• [GOAL] Repeat all of the records verbatim.

• [DATA SHOWN]

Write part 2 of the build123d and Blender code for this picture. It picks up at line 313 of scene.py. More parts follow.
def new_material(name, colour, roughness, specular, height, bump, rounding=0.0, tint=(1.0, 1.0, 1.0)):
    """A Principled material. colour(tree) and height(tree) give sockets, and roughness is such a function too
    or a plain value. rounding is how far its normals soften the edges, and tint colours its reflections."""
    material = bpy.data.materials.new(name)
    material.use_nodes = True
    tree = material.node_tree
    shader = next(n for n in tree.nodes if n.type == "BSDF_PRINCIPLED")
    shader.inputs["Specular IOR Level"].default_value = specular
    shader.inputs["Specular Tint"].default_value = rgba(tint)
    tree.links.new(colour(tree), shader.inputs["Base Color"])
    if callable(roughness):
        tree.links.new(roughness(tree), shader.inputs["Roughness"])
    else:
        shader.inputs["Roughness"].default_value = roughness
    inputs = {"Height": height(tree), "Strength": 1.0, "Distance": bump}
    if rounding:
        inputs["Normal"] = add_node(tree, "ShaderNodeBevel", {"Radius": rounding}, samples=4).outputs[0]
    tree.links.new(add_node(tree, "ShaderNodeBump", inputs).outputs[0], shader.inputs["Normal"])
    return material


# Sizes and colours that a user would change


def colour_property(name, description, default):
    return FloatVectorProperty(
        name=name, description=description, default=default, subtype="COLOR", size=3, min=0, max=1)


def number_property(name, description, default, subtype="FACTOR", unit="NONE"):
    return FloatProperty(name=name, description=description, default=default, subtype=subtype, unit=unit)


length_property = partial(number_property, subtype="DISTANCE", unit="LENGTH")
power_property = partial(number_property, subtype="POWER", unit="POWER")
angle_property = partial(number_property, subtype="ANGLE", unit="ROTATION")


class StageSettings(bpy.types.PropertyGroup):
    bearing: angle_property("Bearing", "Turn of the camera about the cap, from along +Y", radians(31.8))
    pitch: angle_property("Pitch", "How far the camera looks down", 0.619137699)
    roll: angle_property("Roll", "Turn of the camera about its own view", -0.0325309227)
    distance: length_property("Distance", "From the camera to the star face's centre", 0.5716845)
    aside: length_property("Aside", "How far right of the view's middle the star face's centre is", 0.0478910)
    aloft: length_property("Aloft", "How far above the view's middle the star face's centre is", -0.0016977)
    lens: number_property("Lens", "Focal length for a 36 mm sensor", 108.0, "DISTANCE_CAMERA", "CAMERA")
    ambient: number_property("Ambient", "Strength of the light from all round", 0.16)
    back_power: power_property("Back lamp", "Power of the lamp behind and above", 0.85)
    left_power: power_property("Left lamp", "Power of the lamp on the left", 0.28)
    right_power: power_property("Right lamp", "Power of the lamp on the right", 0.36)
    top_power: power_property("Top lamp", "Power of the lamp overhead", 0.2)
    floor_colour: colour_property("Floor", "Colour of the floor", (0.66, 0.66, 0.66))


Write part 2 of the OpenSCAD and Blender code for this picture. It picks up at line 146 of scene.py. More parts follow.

• [REPLY TO THE EXERCISE]
Write part 2 of the build123d and Blender code for this picture. It picks up at line 313 of scene.py. More parts follow.
def new_material(name, colour, roughness, specular, height, bump, rounding=0.0, tint=(1.0, 1.0, 1.0)):
    """A Principled material. colour(tree) and height(tree) give sockets, and roughness is such a function too
    or a plain value. rounding is how far its normals soften the edges, and tint colours its reflections."""
    material = bpy.data.materials.new(name)
    material.use_nodes = True
    tree = material.node_tree
    shader = next(n for n in tree.nodes if n.type == "BSDF_PRINCIPLED")
    shader.inputs["Specular IOR Level"].default_value = specular
    shader.inputs["Specular Tint"].default_value = rgba(tint)
    tree.links.new(colour(tree), shader.inputs["Base Color"])
    if callable(roughness):
        tree.links.new(roughness(tree), shader.inputs["Roughness"])
    else:
        shader.inputs["Roughness"].default_value = roughness
    inputs = {"Height": height(tree), "Strength": 1.0, "Distance": bump}
    if rounding:
        inputs["Normal"] = add_node(tree, "ShaderNodeBevel", {"Radius": rounding}, samples=4).outputs[0]
    tree.links.new(add_node(tree, "ShaderNodeBump", inputs).outputs[0], shader.inputs["Normal"])
    return material


# Sizes and colours that a user would change


def colour_property(name, description, default):
    return FloatVectorProperty(
        name=name, description=description, default=default, subtype="COLOR", size=3, min=0, max=1)


def number_property(name, description, default, subtype="FACTOR", unit="NONE"):
    return FloatProperty(name=name, description=description, default=default, subtype=subtype, unit=unit)


length_property = partial(number_property, subtype="DISTANCE", unit="LENGTH")
power_property = partial(number_property, subtype="POWER", unit="POWER")
angle_property = partial(number_property, subtype="ANGLE", unit="ROTATION")


class StageSettings(bpy.types.PropertyGroup):
    bearing: angle_property("Bearing", "Turn of the camera about the cap, from along +Y", radians(31.8))
    pitch: angle_property("Pitch", "How far the camera looks down", 0.619137699)
    roll: angle_property("Roll", "Turn of the camera about its own view", -0.0325309227)
    distance: length_property("Distance", "From the camera to the star face's centre", 0.5716845)
    aside: length_property("Aside", "How far right of the view's middle the star face's centre is", 0.0478910)
    aloft: length_property("Aloft", "How far above the view's middle the star face's centre is", -0.0016977)
    lens: number_property("Lens", "Focal length for a 36 mm sensor", 108.0, "DISTANCE_CAMERA", "CAMERA")
    ambient: number_property("Ambient", "Strength of the light from all round", 0.16)
    back_power: power_property("Back lamp", "Power of the lamp behind and above", 0.85)
    left_power: power_property("Left lamp", "Power of the lamp on the left", 0.28)
    right_power: power_property("Right lamp", "Power of the lamp on the right", 0.36)
    top_power: power_property("Top lamp", "Power of the lamp overhead", 0.2)
    floor_colour: colour_property("Floor", "Colour of the floor", (0.66, 0.66, 0.66))


Write part 2 of the OpenSCAD and Blender code for this picture. It picks up at line 146 of scene.py. More parts follow.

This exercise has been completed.